Patriota esteve em Nova York por achar que um dos primeiros
experimentos dessa era, a intervenção na Líbia sancionada pela ONU, saiu dos
trilhos quando a missão autorizada pelas Nações Unidas de proteger o povo líbio
foi deixada de lado pelas forças internacionais que intervieram tornando-se
antes uma missão de mudança de regime. Ele não era nenhum admirador de Muamar
Kadafi, que fique claro. Mas tem o sentimento inabalável de que, para a
comunidade internacional operar de fato unida, ela precisa fazê-lo sob regras
não só coletivamente estabelecidas, mas também coletivamente honradas.

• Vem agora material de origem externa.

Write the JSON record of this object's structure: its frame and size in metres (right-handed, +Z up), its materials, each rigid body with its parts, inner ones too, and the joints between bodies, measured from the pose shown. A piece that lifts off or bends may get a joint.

Essa atitude provoca irritações, com certeza, em especial em
países como os Estados Unidos que estão acostumados a operar segundo suas
próprias regras. Essa é uma razão porque a iniciativa turco-brasileira de 2010
para costurar um acordo para desarmar a crise nuclear iraniana foi tão
irritante para Washington. A medida, por mais ingênua que tenha parecido para
alguns, antecipou o início de uma era em que potências regionais e emergentes,
como Turquia com Síria ou China com Irã, são fundamentais para se alcançar os
objetivos da comunidade internacional.
Patriota reconhece que os Estados Unidos, sob o comando de Barack
Obama, e outras potências estabelecidas avançaram bastante para se adaptar a
essa nova realidade. Dito isso, ele gostaria de ver Obama avançar mais. Por
exemplo, os brasileiros estão entre as potências emergentes que pressionam por
reformas reais na maneira como as instituições internacionais são conduzidas.

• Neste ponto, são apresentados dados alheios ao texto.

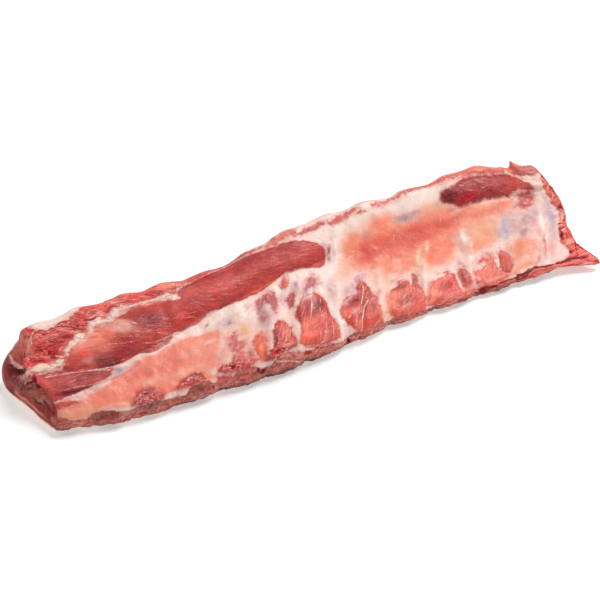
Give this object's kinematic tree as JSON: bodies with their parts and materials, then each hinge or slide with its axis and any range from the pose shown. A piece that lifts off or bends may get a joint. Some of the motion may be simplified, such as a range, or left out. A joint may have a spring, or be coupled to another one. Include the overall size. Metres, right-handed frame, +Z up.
{
  "type": "raw bone-in pork loin rib",
  "caption": "Raw bone-in pork loin rib, one long uneven piece lying fat side down, with tenderloin, rib bands, split backbone, two cut ends and a loose tongue of meat.",
  "frame": {"origin": "middle of the piece's bounding box, on the surface that it lies on", "axes": "+X along the piece from the hip cut to the shoulder cut, +Y from the sawn rib ends to the split backbone, +Z up"},
  "size_m": [0.5578, 0.1254, 0.0718],
  "materials": {
    "raw_pork": null
  },
  "bodies": {
    "root": {"loin": "raw_pork"}
  },
  "joints": []
}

Eles acham que a ordem pós-2.ª Guerra refletida na estrutura de poder do
Conselho de Segurança da ONU e na concessão automática da liderança do Banco
Mundial a um americano está obsoleta e que já é hora de alguma coisa que
reflita as realidades do século 21 e seja mais consistente com os princípios
democráticos sobre os quais essas instituições foram estabelecidas.
É difícil discordar dos brasileiros ou de outros sobre esses
pontos. E a inconsistência mostrada pelo governo Obama nessa frente –
oferecendo apoio a uma participação permanente indiana, mas não brasileira, no
Conselho de Segurança, em certo momento parecendo simpático a uma abertura do
principal cargo no Banco Mundial a um não americano, mais recentemente
parecendo recuar dessa ideia – tem sido irritante e, eu diria, irrefletida.
O que Dilma e Patriota estão tentando fazer na frente
internacional é, de fato, tão revolucionário quanto o que seus antecessores
fizeram.
Eles compreendem que um multilateralismo bem-sucedido agora requer
não só maior número de países, mas abertura a uma multidão de ideias.
Durante a Guerra Fria, o debate era binário: soviéticos ou
americanos.
Em sua esteira houve a breve ilusão de que havíamos entrado num
momento de fim da História em que uma filosofia de mercados e democracia
liderada pelo Consenso de Washington adquiria uma espécie de status de
monopólio no mercado das ideias. Mas depois vieram as tragédias gêmeas, frutos
da arrogância, do Iraque e da crise financeira de 2008, a simultânea ascensão
de novas potências como Brasil, China, Índia e outros – e entramos em uma nova
era. Em meu livro, Power, Inc., eu me refiro ao lado econômico dessa era como
um período de capitalismos concorrentes. Mas ele é também um período de
filosofias políticas concorrentes sobre o papel, tanto do Estado, como das
instituições internacionais. Nesse mundo, não só os Estados Unidos são apenas
uma voz, mas são também uma voz enfraquecida que em cada evento será ouvida
como a mera visão de menos de 5% da população do planeta. Ao mesmo tempo,
outros terão de preencher o vazio criado pelo redimensionamento da influência
americana. O Brasil está tentando fazê-lo e, é preciso notar, de uma maneira
consideravelmente mais construtiva que a evidenciada por China e Rússia em seu
desempenho pusilânime com respeito à Síria no Conselho de Segurança. Dito isso,
as potências emergentes, o Brasil entre elas, precisam reconhecer que, neste
novo mundo, se pretendem jogar papéis maiores, elas também terão de fazer
escolhas duras e não simplesmente desconsiderar as questões complexas como
problemas alheios ou fora do alcance do sistema internacional em evolução. Elas
vão ter de aceitar cada vez mais que se as injustiças não forem contidas, os
custos resultantes serão largados em suas portas.